The truth that is enough to free me from this addiction is the same truth that the Psalmist ran to with his own troubles: “This is my comfort in my affliction, that your promise gives me life… When I think of your rules from of old, I take comfort, O Lord.” (Psalm 119:50, 52, ESV) The thoughts and character and law of God have come down to us, in the clear pages of the Bible, and in the clear face of Christ.
We don’t need to swallow down the opinions of our favorite influencers or public figures when we find ourselves turned around and tangled in our confusing world. We don’t need the immediate gratification of social media likes or pressing “Order Now” on that item we’ve had in our cart for weeks.
The sustenance we’re scrambling for when we grab our phones is ultimately only going to be found in everlasting, steady truth. And it is a filling, lasting, warming meal for our whole being, that Word of the Lord that will never pass away. It is a real comfort you can build your life upon, it will not ever fall out from under you.
Another common comfort we seek is money. So often, I hinge my level of peace on the amount that we readily possess. This must be a false comfort I nurse rather preciously, because we have returned time and again to hard places of financial need, where God has taken my wringing hands in his own and said “I am your provider,” and then proceeded to fill us with all that is needed and more.
It can become so easy to worry over what will be left after all of our purchases this week and after the next bill cycle. I feel the need to have enough financial cushion available before I allow myself to breathe. Not only that, but I also often feel that my husband must have the same care and habits as I do, or he’s not being a good provider.
I do all of this unhelpful striving, instead of receiving what is given with grateful, open hands, and trusting God to care for our family through it. And trusting my husband as a follower of Christ to steward our gifts well, in the way God leads him. He has the Holy Spirit, and I remember and rejoice that it is not me.
Money was never meant to be our true security or our ultimate wealth. It is and always will be a shabby savior. Instead, it is the Lord himself who “lifts the needy from the ash heap” (Psalm 113:7) and who “comforts Zion; he comforts all her waste places and makes her wilderness like Eden.”
Money and possessions are kind gifts from his hand, bestowed so that we can hold them loosely in a thankful hand and not grasp them with our demanding fists. He is the one who makes, keeps, feeds, lifts up, and restores to his people “the years that the locust has eaten.” (Joel 2:25) He is the giver of certain and true comfort, which will come in its completeness soon, and is ready for us to know even now.
Just like anything else we run to for comfort, the sweet gift of human relationship is aglow with the promise of rest and shelter. And I cannot stress enough the importance of close community with people we love and trust. It is a means by which God cares for us, and assures us of his certain presence with us.

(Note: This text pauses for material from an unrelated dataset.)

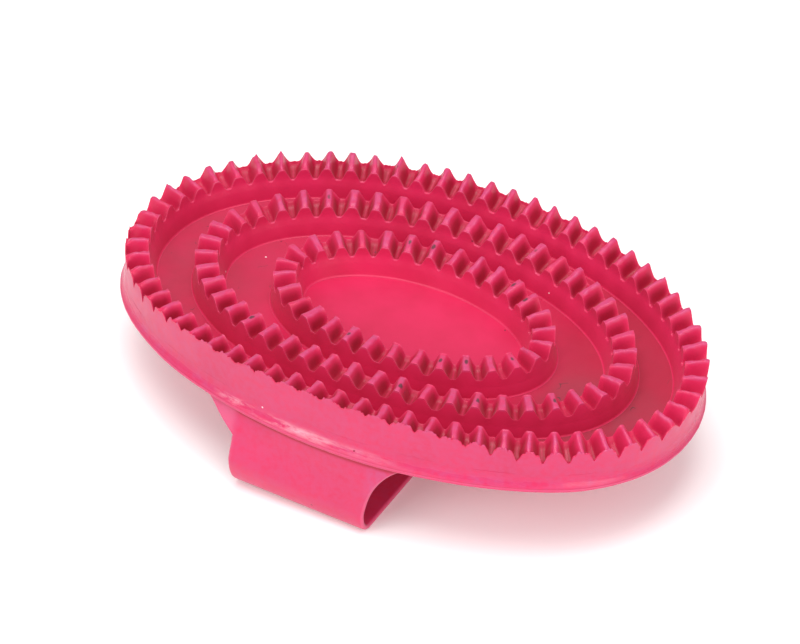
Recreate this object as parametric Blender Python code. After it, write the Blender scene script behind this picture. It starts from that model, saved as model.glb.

When I realize I am being truly seen, welcomed, helped, taught, and everything else we need from other people, I learn more deeply about the nearness of God and his delight in me.
Yet without running through these comforting loved ones to the “God of all comfort” himself (2 Corinthians 1:3), even everything good I have in my community will not be enough (and it is deeply, assuringly good). Because no person besides Christ can actually say, “I have seen his ways, but I will heal him; I will lead him and restore comfort to him.” (Isaiah 57:18) He is the only one with “gracious and comforting words” (Zechariah 1:13)—words that he often speaks to me through the people beside me.
But he is the source, he is the one who is “closer than a brother.” (Proverbs 18:24) He is the only one whose comforts can never disappoint us or change. Instead, they endure and satisfy. They cover sin and speak mercy. In our triune God is perfect, unbroken belonging, union, and communion.
We are certainly free to enjoy these and countless other comforts, in the wide grace of God who is happy to give us things to enjoy. So keep savoring your morning cup of hot, spicy tea. Take delight in your afternoon nap or your morning workout or your day out thrifting.
But let us remember that the sweetest pillows of rest for our weary heads are only sweet because God himself is our true comfort. As we reach for more of the things that comfort us for a short while now, let us be reaching for more of him. As we find moments of rest in the kind gifts that he gives, let us learn how much more certain is his comfort for us, lasting beyond and beneath all things.